- SUPPLIED DATA -
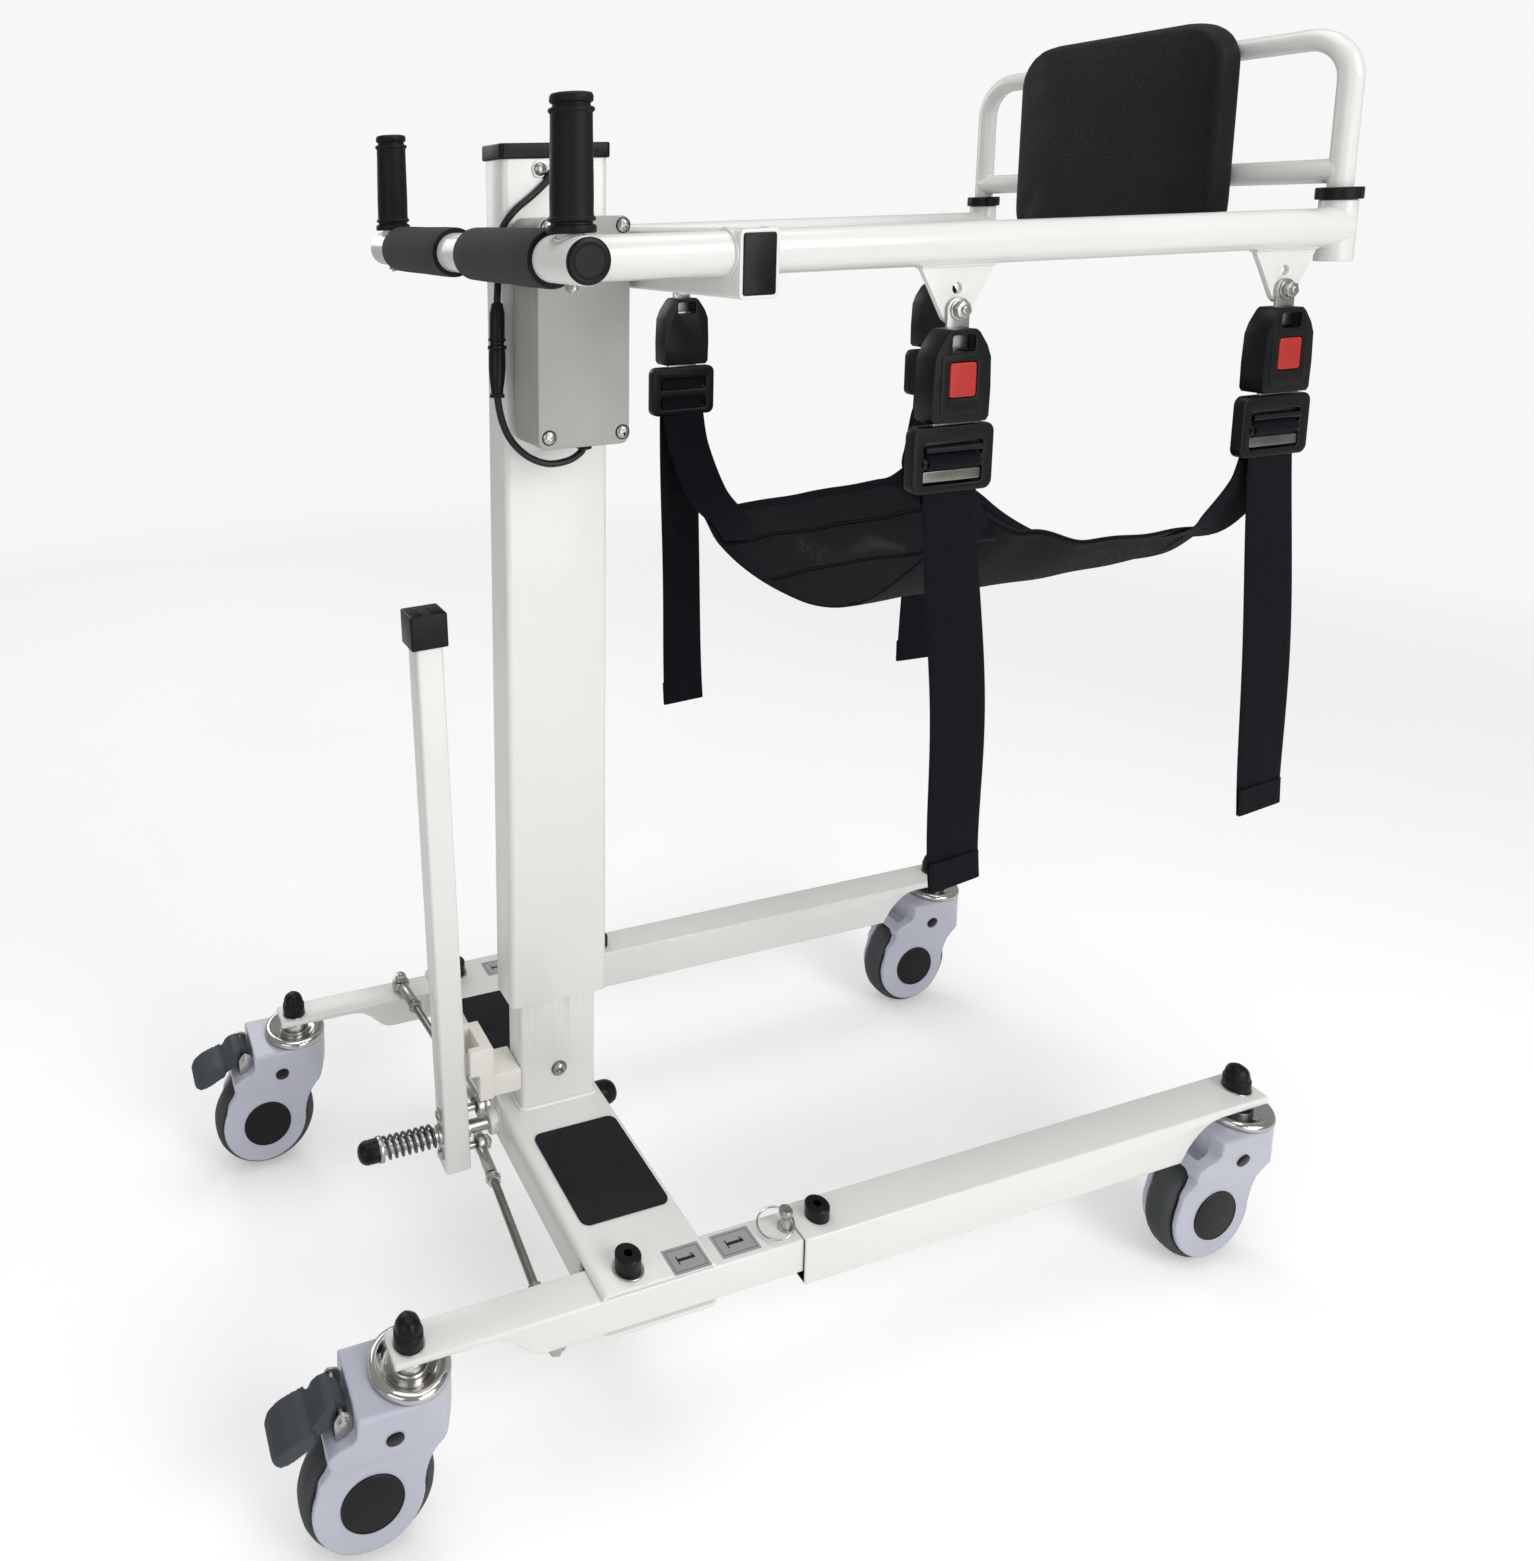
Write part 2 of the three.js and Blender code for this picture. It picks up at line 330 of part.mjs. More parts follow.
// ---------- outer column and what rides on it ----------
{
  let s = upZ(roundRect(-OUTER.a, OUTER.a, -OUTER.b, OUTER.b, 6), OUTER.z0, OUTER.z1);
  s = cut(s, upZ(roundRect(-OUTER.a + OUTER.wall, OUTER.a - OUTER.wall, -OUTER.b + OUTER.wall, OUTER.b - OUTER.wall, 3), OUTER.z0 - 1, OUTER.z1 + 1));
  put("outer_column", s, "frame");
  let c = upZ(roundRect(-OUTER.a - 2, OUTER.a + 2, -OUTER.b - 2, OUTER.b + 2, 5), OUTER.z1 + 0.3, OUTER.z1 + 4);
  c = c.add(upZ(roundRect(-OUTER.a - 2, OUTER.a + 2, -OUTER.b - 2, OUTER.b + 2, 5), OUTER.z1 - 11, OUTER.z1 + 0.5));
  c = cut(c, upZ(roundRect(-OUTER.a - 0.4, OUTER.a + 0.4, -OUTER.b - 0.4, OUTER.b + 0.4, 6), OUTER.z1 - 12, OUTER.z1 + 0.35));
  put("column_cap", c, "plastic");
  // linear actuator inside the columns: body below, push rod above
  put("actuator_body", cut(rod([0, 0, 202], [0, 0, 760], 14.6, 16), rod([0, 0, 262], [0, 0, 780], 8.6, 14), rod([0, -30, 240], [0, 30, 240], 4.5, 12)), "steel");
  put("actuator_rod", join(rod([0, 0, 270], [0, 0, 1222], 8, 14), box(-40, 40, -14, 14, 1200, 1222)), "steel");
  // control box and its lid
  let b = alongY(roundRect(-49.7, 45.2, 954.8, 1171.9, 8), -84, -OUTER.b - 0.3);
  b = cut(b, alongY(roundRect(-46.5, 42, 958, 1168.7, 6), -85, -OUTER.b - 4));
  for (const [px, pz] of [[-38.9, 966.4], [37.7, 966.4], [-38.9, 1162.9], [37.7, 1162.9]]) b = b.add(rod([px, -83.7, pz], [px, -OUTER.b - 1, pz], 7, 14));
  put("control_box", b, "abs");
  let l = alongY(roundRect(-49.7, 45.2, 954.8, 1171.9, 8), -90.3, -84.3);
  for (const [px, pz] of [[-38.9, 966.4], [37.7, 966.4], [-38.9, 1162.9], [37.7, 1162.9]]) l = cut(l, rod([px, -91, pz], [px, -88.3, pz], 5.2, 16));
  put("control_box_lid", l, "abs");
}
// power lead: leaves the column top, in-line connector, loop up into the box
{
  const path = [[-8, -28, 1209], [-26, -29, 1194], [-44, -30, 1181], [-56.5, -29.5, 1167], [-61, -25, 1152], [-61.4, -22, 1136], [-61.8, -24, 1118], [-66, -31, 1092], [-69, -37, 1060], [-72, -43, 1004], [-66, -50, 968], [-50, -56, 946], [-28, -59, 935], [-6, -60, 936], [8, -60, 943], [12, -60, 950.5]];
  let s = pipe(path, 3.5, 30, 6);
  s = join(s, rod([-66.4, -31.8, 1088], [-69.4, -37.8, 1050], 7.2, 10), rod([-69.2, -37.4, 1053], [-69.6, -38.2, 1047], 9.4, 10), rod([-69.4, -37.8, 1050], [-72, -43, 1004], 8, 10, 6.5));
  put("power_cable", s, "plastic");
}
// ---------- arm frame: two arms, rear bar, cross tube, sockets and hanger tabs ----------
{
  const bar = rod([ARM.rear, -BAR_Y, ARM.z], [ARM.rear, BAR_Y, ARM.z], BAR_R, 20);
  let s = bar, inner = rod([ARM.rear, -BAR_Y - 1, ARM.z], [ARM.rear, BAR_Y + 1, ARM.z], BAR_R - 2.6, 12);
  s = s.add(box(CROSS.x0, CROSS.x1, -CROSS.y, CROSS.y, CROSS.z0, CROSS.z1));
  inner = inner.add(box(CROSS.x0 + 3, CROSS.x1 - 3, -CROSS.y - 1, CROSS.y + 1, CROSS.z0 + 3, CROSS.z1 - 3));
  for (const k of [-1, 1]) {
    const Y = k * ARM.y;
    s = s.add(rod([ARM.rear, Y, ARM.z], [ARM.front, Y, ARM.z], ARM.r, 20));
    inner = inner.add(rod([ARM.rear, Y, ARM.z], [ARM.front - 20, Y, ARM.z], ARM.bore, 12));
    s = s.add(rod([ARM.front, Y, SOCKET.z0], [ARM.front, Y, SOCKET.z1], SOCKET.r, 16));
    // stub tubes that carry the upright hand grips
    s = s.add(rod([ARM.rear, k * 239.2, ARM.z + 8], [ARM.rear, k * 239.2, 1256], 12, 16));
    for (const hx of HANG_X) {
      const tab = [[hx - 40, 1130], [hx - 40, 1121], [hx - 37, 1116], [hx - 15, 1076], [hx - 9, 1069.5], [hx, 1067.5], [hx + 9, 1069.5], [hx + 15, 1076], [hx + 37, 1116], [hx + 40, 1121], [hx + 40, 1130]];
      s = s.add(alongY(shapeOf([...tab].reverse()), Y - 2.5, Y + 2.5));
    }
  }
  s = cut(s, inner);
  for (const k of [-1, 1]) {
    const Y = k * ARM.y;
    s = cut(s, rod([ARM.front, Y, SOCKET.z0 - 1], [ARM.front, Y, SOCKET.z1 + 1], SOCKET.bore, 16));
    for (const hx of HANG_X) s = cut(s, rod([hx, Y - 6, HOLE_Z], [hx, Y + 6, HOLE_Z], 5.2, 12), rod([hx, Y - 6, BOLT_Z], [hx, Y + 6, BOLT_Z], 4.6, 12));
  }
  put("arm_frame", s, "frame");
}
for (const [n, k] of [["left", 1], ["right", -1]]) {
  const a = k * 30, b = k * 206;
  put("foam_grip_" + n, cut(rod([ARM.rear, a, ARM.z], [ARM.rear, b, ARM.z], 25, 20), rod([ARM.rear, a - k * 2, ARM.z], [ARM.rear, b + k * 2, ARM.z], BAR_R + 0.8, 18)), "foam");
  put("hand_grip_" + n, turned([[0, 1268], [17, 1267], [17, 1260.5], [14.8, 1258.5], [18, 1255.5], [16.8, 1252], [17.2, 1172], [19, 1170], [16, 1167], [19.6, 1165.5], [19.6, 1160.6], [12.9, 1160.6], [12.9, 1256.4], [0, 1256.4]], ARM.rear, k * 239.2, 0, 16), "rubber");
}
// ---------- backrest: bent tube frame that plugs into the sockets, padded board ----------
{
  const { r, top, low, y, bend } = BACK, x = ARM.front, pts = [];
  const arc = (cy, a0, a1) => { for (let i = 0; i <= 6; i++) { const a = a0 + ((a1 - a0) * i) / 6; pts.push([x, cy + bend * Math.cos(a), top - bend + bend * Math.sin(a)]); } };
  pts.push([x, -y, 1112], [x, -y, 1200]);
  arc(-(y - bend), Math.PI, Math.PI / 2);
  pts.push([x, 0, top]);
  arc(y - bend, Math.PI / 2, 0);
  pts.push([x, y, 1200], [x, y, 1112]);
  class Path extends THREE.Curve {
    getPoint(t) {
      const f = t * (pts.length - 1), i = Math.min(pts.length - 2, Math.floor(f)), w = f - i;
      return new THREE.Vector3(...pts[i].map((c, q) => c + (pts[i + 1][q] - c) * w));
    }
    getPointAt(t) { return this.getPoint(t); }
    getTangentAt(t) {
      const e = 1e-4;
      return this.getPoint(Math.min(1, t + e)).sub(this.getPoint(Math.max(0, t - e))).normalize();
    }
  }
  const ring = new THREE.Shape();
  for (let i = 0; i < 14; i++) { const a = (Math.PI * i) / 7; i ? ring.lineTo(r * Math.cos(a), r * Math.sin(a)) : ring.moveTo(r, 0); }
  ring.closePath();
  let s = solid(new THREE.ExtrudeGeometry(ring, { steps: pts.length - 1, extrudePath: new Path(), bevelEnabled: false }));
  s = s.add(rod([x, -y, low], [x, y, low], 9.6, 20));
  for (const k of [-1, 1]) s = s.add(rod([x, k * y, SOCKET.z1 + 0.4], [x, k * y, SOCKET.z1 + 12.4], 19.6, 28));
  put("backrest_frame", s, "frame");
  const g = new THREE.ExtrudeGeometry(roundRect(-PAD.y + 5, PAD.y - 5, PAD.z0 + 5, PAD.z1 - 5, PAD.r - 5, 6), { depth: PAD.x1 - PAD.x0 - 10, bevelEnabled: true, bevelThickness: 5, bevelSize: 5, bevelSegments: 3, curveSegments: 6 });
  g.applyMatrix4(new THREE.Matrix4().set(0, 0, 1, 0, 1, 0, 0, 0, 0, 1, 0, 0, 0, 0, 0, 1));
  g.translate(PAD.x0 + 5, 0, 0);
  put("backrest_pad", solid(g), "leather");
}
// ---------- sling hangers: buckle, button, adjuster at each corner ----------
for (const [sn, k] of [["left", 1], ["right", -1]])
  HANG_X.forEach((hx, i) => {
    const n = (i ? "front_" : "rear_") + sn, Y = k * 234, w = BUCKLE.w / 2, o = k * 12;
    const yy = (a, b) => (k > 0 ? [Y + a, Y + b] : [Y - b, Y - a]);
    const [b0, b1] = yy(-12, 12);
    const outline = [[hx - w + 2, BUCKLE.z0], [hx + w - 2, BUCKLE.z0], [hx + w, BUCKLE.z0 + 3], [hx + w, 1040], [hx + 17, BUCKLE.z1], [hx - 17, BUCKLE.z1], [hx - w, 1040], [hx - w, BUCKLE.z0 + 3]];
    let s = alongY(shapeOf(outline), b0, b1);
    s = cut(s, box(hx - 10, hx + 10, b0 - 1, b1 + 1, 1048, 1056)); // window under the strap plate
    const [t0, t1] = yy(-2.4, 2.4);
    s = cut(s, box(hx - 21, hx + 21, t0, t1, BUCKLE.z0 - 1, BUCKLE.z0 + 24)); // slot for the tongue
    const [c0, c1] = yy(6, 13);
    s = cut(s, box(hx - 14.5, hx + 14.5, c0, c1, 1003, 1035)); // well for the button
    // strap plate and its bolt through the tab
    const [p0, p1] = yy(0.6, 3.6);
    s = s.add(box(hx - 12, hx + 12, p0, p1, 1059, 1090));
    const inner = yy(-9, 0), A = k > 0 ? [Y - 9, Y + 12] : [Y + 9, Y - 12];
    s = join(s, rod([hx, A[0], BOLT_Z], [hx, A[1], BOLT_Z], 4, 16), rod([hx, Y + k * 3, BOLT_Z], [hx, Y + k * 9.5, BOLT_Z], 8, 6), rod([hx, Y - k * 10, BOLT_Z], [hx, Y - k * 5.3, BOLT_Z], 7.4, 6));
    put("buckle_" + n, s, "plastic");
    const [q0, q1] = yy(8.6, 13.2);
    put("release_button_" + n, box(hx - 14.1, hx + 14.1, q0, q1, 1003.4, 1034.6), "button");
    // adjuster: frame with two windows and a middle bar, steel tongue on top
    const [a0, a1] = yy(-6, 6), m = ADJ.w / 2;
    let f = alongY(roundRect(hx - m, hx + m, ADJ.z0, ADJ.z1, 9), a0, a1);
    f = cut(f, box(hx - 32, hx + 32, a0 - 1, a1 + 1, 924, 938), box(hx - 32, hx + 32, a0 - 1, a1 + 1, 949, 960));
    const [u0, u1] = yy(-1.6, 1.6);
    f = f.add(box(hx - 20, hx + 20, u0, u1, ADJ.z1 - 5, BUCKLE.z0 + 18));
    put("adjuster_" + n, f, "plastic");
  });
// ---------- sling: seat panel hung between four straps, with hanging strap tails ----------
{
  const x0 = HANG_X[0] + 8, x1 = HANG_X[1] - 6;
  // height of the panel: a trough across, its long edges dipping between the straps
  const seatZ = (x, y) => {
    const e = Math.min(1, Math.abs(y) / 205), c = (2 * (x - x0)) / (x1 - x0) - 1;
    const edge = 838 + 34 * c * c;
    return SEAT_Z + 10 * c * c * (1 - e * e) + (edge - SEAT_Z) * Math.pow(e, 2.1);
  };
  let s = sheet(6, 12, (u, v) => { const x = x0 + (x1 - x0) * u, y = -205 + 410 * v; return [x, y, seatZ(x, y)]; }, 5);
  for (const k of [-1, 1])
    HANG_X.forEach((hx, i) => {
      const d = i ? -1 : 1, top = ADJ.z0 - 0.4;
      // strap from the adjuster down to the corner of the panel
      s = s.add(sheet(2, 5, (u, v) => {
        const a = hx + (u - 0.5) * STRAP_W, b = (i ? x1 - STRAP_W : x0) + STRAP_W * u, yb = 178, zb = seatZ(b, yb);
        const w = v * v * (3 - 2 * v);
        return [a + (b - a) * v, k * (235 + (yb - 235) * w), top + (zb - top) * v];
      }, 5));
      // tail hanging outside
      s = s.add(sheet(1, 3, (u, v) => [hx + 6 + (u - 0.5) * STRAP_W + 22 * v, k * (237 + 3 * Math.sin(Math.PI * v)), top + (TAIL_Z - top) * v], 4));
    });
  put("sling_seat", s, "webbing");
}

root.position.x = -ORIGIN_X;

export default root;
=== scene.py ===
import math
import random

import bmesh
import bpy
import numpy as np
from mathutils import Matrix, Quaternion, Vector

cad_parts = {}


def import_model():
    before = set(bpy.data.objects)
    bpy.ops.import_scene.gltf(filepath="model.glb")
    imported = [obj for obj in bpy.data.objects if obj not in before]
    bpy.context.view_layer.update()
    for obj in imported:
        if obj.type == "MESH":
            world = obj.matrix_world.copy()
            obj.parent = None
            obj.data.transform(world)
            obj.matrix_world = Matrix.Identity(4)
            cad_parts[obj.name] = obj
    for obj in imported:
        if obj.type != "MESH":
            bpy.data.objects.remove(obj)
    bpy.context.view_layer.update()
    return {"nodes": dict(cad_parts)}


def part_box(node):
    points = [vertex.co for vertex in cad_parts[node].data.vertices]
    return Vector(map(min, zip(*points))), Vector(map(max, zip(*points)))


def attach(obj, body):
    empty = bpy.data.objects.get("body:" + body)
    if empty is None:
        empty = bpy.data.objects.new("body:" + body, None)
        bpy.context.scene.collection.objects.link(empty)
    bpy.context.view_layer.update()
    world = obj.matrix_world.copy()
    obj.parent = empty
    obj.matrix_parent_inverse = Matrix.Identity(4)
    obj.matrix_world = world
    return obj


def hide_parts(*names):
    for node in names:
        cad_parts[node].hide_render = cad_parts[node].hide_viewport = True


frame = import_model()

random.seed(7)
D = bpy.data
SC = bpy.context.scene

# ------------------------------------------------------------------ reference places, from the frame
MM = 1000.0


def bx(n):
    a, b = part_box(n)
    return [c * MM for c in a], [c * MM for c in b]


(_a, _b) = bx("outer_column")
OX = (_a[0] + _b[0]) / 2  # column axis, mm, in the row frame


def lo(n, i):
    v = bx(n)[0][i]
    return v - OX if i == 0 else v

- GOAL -
Going down the listing above, begin printing at the line with "return [a +" and finish with the line with "obj.parent = None", exactly as they appear.

- WORKED ANSWER -
        return [a + (b - a) * v, k * (235 + (yb - 235) * w), top + (zb - top) * v];
      }, 5));
      // tail hanging outside
      s = s.add(sheet(1, 3, (u, v) => [hx + 6 + (u - 0.5) * STRAP_W + 22 * v, k * (237 + 3 * Math.sin(Math.PI * v)), top + (TAIL_Z - top) * v], 4));
    });
  put("sling_seat", s, "webbing");
}

root.position.x = -ORIGIN_X;

export default root;
=== scene.py ===
import math
import random

import bmesh
import bpy
import numpy as np
from mathutils import Matrix, Quaternion, Vector

cad_parts = {}


def import_model():
    before = set(bpy.data.objects)
    bpy.ops.import_scene.gltf(filepath="model.glb")
    imported = [obj for obj in bpy.data.objects if obj not in before]
    bpy.context.view_layer.update()
    for obj in imported:
        if obj.type == "MESH":
            world = obj.matrix_world.copy()
            obj.parent = None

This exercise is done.